** Start of Supplied material **
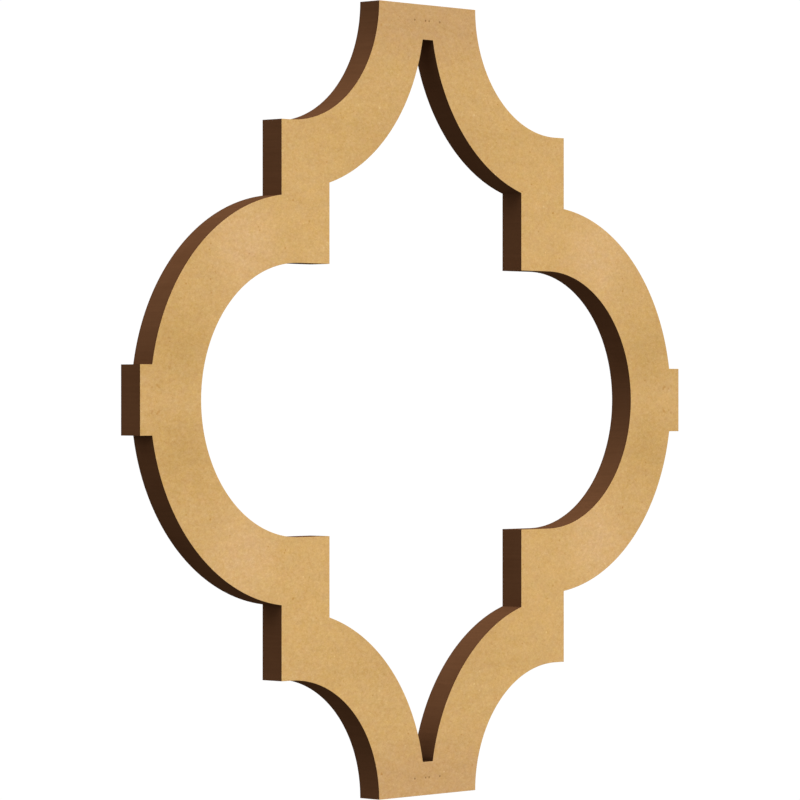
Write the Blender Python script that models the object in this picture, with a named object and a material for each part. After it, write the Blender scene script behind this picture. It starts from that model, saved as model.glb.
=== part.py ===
"""Fretwork wall panel.

One flat board, cut right through to a quatrefoil lattice outline: a round lobe at
each side, an ogee neck that narrows to a slot at the top and at the bottom, square
steps where the lobes meet the necks, and an open centre that follows the same line
one band width further in.

Metres, +Z up, +X to the viewer's right. The panel stands upright with its front
towards -Y and its back in the plane Y = 0. The origin is on the back, in the middle
of the top bridge, where the panel is fixed to the wall.
"""

import math

import bpy

# ---------------------------------------------------------------- dimensions
HEIGHT = 0.2880            # top edge to bottom edge
WIDTH = 0.2890             # end of the left tab to end of the right tab
THICKNESS = 0.0095         # the board
BAND = 0.0243              # width of the band, square to its edges

LOBE_X = 0.0671            # centre of a side lobe's two arcs, on the mid height
LOBE_R = 0.0727            # its outer arc; the inner arc is one band smaller

NECK_X = 0.0710            # centre of a neck's two arcs, level with the top edge
NECK_R = 0.0451            # its outer arc; the inner arc is one band larger

STEP_X = 0.0760            # upright side of the square step, on the outside
TAB_HALF = BAND / 2        # the side tabs are one band wide
BRIDGE_UP = 0.0127         # board left above the top slot
BRIDGE_DOWN = 0.01215      # and below the bottom slot

CHORD = 0.00002            # arcs are drawn with chords that stay this close to them

LOBE_R_IN = LOBE_R - BAND
NECK_R_IN = NECK_R + BAND
STEP_X_IN = STEP_X - BAND
TOP = HEIGHT / 2
SIDE = WIDTH / 2
ORIGIN_UP = TOP - BRIDGE_UP / 2   # height of the origin above the panel's centre

BOARD_COLOUR = (0.637, 0.394, 0.152, 1.0)


# ------------------------------------------------------------------- outline
def arc(cx, cz, r, start, end):
    """Points on a circle from one angle to another, in radians, both ends included."""
    widest = 2.0 * math.acos(1.0 - CHORD / r)
    n = max(2, math.ceil(abs(end - start) / widest))
    return [
        (
            cx + r * math.cos(start + (end - start) * i / n),
            cz + r * math.sin(start + (end - start) * i / n),
        )
        for i in range(n + 1)
    ]


def outer_quarter():
    """Upper right quarter of the outside, from the top edge to the side tab."""
    neck = arc(NECK_X, TOP, NECK_R, math.pi, 1.5 * math.pi)
    step_foot = math.acos((STEP_X - LOBE_X) / LOBE_R)
    tab_root = math.asin(TAB_HALF / LOBE_R)
    lobe = arc(LOBE_X, 0.0, LOBE_R, step_foot, tab_root)
    return neck + [(STEP_X, TOP - NECK_R)] + lobe + [(SIDE, TAB_HALF)]


def inner_quarter(bridge):
    """Upper right quarter of the opening, from the slot's end to the lobe's far side."""
    slot = math.pi + math.asin(bridge / NECK_R_IN)
    step_head = math.pi + math.acos((NECK_X - STEP_X_IN) / NECK_R_IN)
    neck = arc(NECK_X, TOP, NECK_R_IN, slot, step_head)
    lobe = arc(LOBE_X, 0.0, LOBE_R_IN, 0.5 * math.pi, 0.0)
    return neck + [(STEP_X_IN, LOBE_R_IN)] + lobe


def whole_ring(upper, lower):
    """Mirror two right-hand quarters into one closed ring; the lower one is given upright."""
    right = upper + [(x, -z) for x, z in reversed(lower)]
    ring = right + [(-x, z) for x, z in reversed(right)]
    kept = []
    for point in ring:
        if not kept or math.dist(point, kept[-1]) > 1e-6:
            kept.append(point)
    if math.dist(kept[0], kept[-1]) < 1e-6:
        kept.pop()
    return kept


# --------------------------------------------------------------------- build
def clear_scene():
    for obj in list(bpy.data.objects):
        bpy.data.objects.remove(obj, do_unlink=True)


def board_material():
    material = bpy.data.materials.new("raw_fibreboard")
    material.use_nodes = True
    shader = next(n for n in material.node_tree.nodes if n.type == "BSDF_PRINCIPLED")
    shader.inputs["Base Color"].default_value = BOARD_COLOUR
    shader.inputs["Roughness"].default_value = 0.85
    shader.inputs["Metallic"].default_value = 0.0
    return material


def cut_board(name, rings, thickness, material, collection):
    """A board cut to the rings: the first is its outside, the rest are openings."""
    outline = bpy.data.curves.new(name, "CURVE")
    outline.dimensions = "2D"
    outline.fill_mode = "BOTH"
    outline.extrude = thickness / 2
    outline.resolution_u = 1
    outline.render_resolution_u = 0
    for ring in rings:
        spline = outline.splines.new("POLY")
        spline.points.add(len(ring) - 1)
        for point, (x, z) in zip(spline.points, ring):
            point.co = (x, z, 0.0, 1.0)
        spline.use_cyclic_u = True
    outline.materials.append(material)
    board = bpy.data.objects.new(name, outline)
    collection.objects.link(board)
    return board


def main():
    clear_scene()
    parts = bpy.data.collections.new("fretwork_wall_panel")
    bpy.context.scene.collection.children.link(parts)

    panel = cut_board(
        "fretwork_panel",
        [
            whole_ring(outer_quarter(), outer_quarter()),
            whole_ring(inner_quarter(BRIDGE_UP), inner_quarter(BRIDGE_DOWN)),
        ],
        THICKNESS,
        board_material(),
        parts,
    )
    # Stood upright, back on the wall plane, origin in the middle of the top bridge.
    panel.rotation_euler = (math.radians(90.0), 0.0, 0.0)
    panel.location = (0.0, -THICKNESS / 2, -ORIGIN_UP)


main()
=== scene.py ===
"""Looks of the fretwork wall panel: raw fibreboard with pale brown faces and dark, scorched cut edges.

The board is rebuilt here as one closed mesh on the same outline as the solid, with eased
arrises, the faint ripple that cutting leaves in the walls, and small dents in both bridges.
"""

import math

import bpy
import numpy as np
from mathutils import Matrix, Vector, geometry, noise


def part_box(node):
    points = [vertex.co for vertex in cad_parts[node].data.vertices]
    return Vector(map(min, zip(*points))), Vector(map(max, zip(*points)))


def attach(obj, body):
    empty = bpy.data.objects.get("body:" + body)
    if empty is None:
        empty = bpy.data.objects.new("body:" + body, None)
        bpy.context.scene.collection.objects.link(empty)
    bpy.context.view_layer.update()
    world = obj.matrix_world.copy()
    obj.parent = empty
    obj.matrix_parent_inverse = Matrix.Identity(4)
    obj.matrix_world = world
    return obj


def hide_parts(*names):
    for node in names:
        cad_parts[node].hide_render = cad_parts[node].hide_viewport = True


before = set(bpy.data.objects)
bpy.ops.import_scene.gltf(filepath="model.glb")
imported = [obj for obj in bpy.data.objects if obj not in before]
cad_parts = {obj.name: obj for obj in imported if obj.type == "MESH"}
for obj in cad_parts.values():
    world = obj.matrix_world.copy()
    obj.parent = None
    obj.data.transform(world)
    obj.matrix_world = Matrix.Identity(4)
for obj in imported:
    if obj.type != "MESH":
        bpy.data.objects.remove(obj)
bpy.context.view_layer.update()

# ------------------------------------------------------------- the solid's sizes (metres)
node_low, node_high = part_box("fretwork_panel")
TOP = 0.1440
SIDE = 0.1445
THICK = 0.0095
BAND = 0.0243
LOBE_X, LOBE_R = 0.0671, 0.0727
NECK_X, NECK_R = 0.0710, 0.0451
STEP_X = 0.0760
TAB_HALF = BAND / 2
BRIDGE_UP, BRIDGE_DOWN = 0.0127, 0.01215
LOBE_R_IN, NECK_R_IN, STEP_X_IN = LOBE_R - BAND, NECK_R + BAND, STEP_X - BAND
CENTRE_Z = (node_low.z + node_high.z) / 2

# ------------------------------------------------------------- the fine mesh
PITCH = 0.00060            # spacing of the points along a wall
EASE = 0.00006             # radius that the arrises are rubbed to
WALL_ROWS = 10             # rows of faces between the two arrises
FACE_PITCH = 0.00125       # spacing of the points inside a face
RIPPLE = 0.000014          # how deep cutting ripples the walls
FACE_RELIEF = 0.000009     # and how uneven the pressed faces are
MAP_FRONT = (0.003, 0.256, 0.742)   # left, low and size of the front on the unit map
MAP_BACK = (0.750, 0.752, 0.246)    # the same for the back
MAP_WALL = 2.9             # length on the map of a metre of wall
DENT_R, DENT_DEEP = 0.00037, 0.00012
DENT_Z = 0.1379            # the dents' height above and below the centre
DENT_X = (0.00095, 0.00675)
SET_OFF = (0.00025, -0.00025)        # the marks sit a little left of the middle, and a little high


def arc(cx, cz, r, start, end):
    n = max(2, math.ceil(abs(end - start) * r / PITCH))
    a = np.linspace(start, end, n + 1)
    return [(cx + r * math.cos(t), cz + r * math.sin(t)) for t in a]


def line(a, b):
    n = max(1, math.ceil(math.dist(a, b) / PITCH))
    return [(a[0] + (b[0] - a[0]) * i / n, a[1] + (b[1] - a[1]) * i / n) for i in range(n + 1)]


def outer_runs():
    """Smooth runs of the outside's upper right quarter; they meet at sharp corners."""
    foot = math.acos((STEP_X - LOBE_X) / LOBE_R)
    root = math.asin(TAB_HALF / LOBE_R)
    shoulder = (STEP_X, TOP - NECK_R)
    lobe = arc(LOBE_X, 0.0, LOBE_R, foot, root)
    return [
        line((0.0, TOP), (NECK_X - NECK_R, TOP)),
        arc(NECK_X, TOP, NECK_R, math.pi, 1.5 * math.pi)
        + line((NECK_X, TOP - NECK_R), shoulder)[1:],
        line(shoulder, lobe[0]),
        lobe,
        line(lobe[-1], (SIDE, TAB_HALF)),
        line((SIDE, TAB_HALF), (SIDE, 0.0)),
    ]


def inner_runs(bridge):
    slot = math.pi + math.asin(bridge / NECK_R_IN)
    head = math.pi + math.acos((NECK_X - STEP_X_IN) / NECK_R_IN)
    neck = arc(NECK_X, TOP, NECK_R_IN, slot, head)
    corner = (STEP_X_IN, LOBE_R_IN)
    return [
        line((0.0, neck[0][1]), neck[0]),
        neck,
        line(neck[-1], corner),
        line(corner, (LOBE_X, LOBE_R_IN)) + arc(LOBE_X, 0.0, LOBE_R_IN, 0.5 * math.pi, 0.0)[1:],
    ]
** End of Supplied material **
=== Task instructions ===
Each line from the one containing "outline.resolution_u = 1" through the one containing "bpy.context.scene.collection.objects.link(empty)" must be retyped exactly, the first and last of these included.

=== The solution ===
    outline.resolution_u = 1
    outline.render_resolution_u = 0
    for ring in rings:
        spline = outline.splines.new("POLY")
        spline.points.add(len(ring) - 1)
        for point, (x, z) in zip(spline.points, ring):
            point.co = (x, z, 0.0, 1.0)
        spline.use_cyclic_u = True
    outline.materials.append(material)
    board = bpy.data.objects.new(name, outline)
    collection.objects.link(board)
    return board


def main():
    clear_scene()
    parts = bpy.data.collections.new("fretwork_wall_panel")
    bpy.context.scene.collection.children.link(parts)

    panel = cut_board(
        "fretwork_panel",
        [
            whole_ring(outer_quarter(), outer_quarter()),
            whole_ring(inner_quarter(BRIDGE_UP), inner_quarter(BRIDGE_DOWN)),
        ],
        THICKNESS,
        board_material(),
        parts,
    )
    # Stood upright, back on the wall plane, origin in the middle of the top bridge.
    panel.rotation_euler = (math.radians(90.0), 0.0, 0.0)
    panel.location = (0.0, -THICKNESS / 2, -ORIGIN_UP)


main()
=== scene.py ===
"""Looks of the fretwork wall panel: raw fibreboard with pale brown faces and dark, scorched cut edges.

The board is rebuilt here as one closed mesh on the same outline as the solid, with eased
arrises, the faint ripple that cutting leaves in the walls, and small dents in both bridges.
"""

import math

import bpy
import numpy as np
from mathutils import Matrix, Vector, geometry, noise


def part_box(node):
    points = [vertex.co for vertex in cad_parts[node].data.vertices]
    return Vector(map(min, zip(*points))), Vector(map(max, zip(*points)))


def attach(obj, body):
    empty = bpy.data.objects.get("body:" + body)
    if empty is None:
        empty = bpy.data.objects.new("body:" + body, None)
        bpy.context.scene.collection.objects.link(empty)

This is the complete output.